Rectus sheath haematoma
- Correspondence to Dr Hamed Daw,
A 64-year-old Caucasian man with a history of smoking, chronic obstructive pulmonary disease (COPD), hypertension and diabetes mellitus presented with increasing shortness of breath and cough. While being treated for COPD exacerbation, he developed atrial fibrillation with rapid ventricular response. Treatment with intravenous diltiazem was started. Serum electrolyte levels, two-dimensional echocardiogram and thyroid function tests were normal. Antiplatelet therapy with subcutaneous enoxaparin was initiated. After the first dose, he complained of gradually worsening lower abdominal pain. A complete blood count showed decreased haemoglobin and coagulation studies was normal. He gradually developed a small swelling in the right supra-pubic area, which was tender to palpation. Both Fothergill and Carnett's signs were positive. An abdominal ultrasonogram showed a 14.4 × 4.7 × 5.5 cm cystic mass with fluid levels in the right lower quadrant of the rectus sheath (figure 1, arrow). Enoxaparin was stopped and he was treated conservatively. A follow-up CT scan of the abdomen showed a right rectus sheath haematoma (RSH; figure 2, asterisk).

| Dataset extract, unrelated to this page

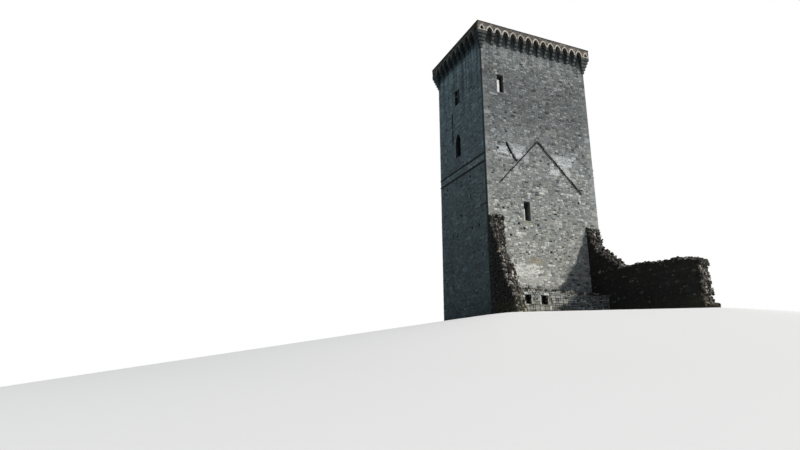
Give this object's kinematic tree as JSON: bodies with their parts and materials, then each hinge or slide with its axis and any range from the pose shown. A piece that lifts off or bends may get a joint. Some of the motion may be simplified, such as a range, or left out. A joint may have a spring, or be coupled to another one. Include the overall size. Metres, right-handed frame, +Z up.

RSH results from bleeding into the rectus sheath, frequently due to anticoagulation. Clinical examination helps to differentiate between abdominal wall and retroperitoneal haematoma.1 Ultrasonography is 85–96% and CT scan is 100% sensitive in diagnosing RSH. RSH is usually managed conservatively but surgical intervention is warranted if the patient is unstable or conservative treatment fails.2
Rectus sheath haematoma can be life threatening if diagnosis and management is delayed.
High clinical suspicion along with imaging studies (ultrasonogram, CT scan) can help prompt diagnosis.